*What you are asked to do:*
Go through the listing and write out all of it exactly.

*Dataset section:*
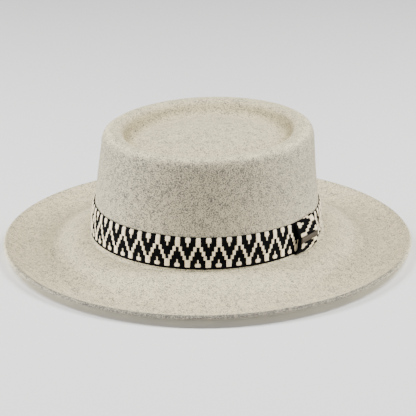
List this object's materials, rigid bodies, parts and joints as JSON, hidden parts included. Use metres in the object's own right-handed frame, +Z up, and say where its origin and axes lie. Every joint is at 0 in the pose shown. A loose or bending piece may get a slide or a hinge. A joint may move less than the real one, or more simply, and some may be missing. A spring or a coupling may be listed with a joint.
{
  "type": "boater hat",
  "caption": "Wide-brimmed wool felt hat with a low crown, an oval dent in its flat top, a patterned ribbon band, a ribbon keeper and a plain metal bar.",
  "frame": {"origin": "on the surface that the brim rests on, under the middle of the hat", "axes": "-Y is where the wearer looks, +X is the wearer's left, +Z is up through the crown"},
  "size_m": [0.3318, 0.3378, 0.1025],
  "materials": {
    "wool_felt": "matte mottled grey-beige wool felt",
    "band_ribbon": "woven black and cream ribbon",
    "keeper_ribbon": "woven black and cream ribbon, turned a quarter",
    "bar_metal": "satin, dark nickel"
  },
  "bodies": {
    "root": {"felt_body": "wool_felt", "hat_band": "band_ribbon", "band_keeper": "keeper_ribbon", "keeper_bar": "bar_metal"}
  },
  "joints": []
}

*Response to the task:*
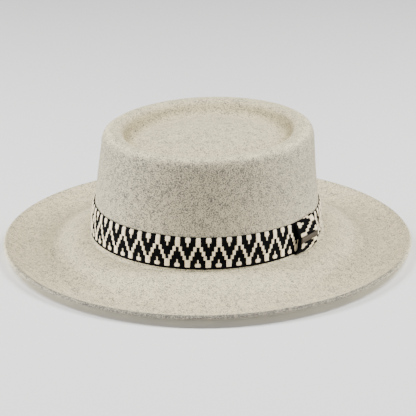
List this object's materials, rigid bodies, parts and joints as JSON, hidden parts included. Use metres in the object's own right-handed frame, +Z up, and say where its origin and axes lie. Every joint is at 0 in the pose shown. A loose or bending piece may get a slide or a hinge. A joint may move less than the real one, or more simply, and some may be missing. A spring or a coupling may be listed with a joint.
{
  "type": "boater hat",
  "caption": "Wide-brimmed wool felt hat with a low crown, an oval dent in its flat top, a patterned ribbon band, a ribbon keeper and a plain metal bar.",
  "frame": {"origin": "on the surface that the brim rests on, under the middle of the hat", "axes": "-Y is where the wearer looks, +X is the wearer's left, +Z is up through the crown"},
  "size_m": [0.3318, 0.3378, 0.1025],
  "materials": {
    "wool_felt": "matte mottled grey-beige wool felt",
    "band_ribbon": "woven black and cream ribbon",
    "keeper_ribbon": "woven black and cream ribbon, turned a quarter",
    "bar_metal": "satin, dark nickel"
  },
  "bodies": {
    "root": {"felt_body": "wool_felt", "hat_band": "band_ribbon", "band_keeper": "keeper_ribbon", "keeper_bar": "bar_metal"}
  },
  "joints": []
}